The UK government minister told fellow peers in the House of Lords: “I do repeat that in our view Article 16 is not inevitable.”

Oireachtas committee 

Frost was speaking after other members of the House of Lords earlier told an Oireachtas committee that a no-deal Brexit will be back on the table if the UK proceeds with triggering Article 16.

Michael Jay, chairman of the House of Lords sub-Committee on the Protocol on Ireland/Northern Ireland, said a triggering of Article 16 risks resetting negotiations and could result in a no-deal Brexit.

He said: “I agree with you very much on what to say about the risks of Article 16 being imposed or being triggered and the response to Article 16 by the European Union, potentially leading to all the complicated negotiations with the prospect of a no-deal as the last stage. That is one end of the spectrum.

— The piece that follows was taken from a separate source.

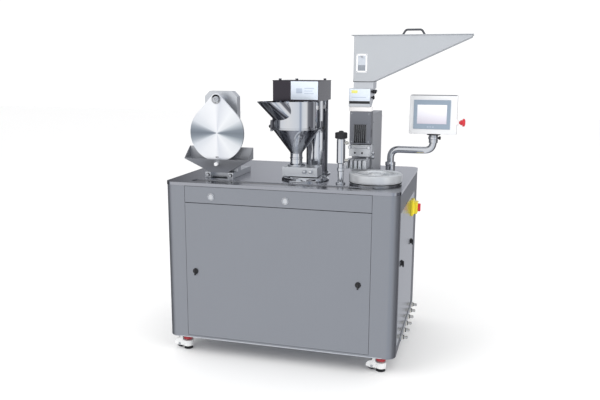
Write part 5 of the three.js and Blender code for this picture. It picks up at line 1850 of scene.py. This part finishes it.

“The other end of the spectrum, which I think we can’t rule it out, and I certainly wouldn’t want to rule out, although I must say that the prospects are not looking brilliant at the moment, is for a negotiated settlement to be reached between now and Christmas or over Christmas.

Peter Hain, a former secretary of state for Northern Ireland, told the committee that a move to trigger Article 16 by the UK Government would be “aggressive and bombastic”.

He said: “If Lord Frost does announce the triggering of Article 16, that is a very aggressive and bombastic move by the British Government, that I … fear has been coming for a while.

“We’re going to need to work together with you parliamentarians across the Irish Sea to try and cope with the fallout because I think it’ll be significant.”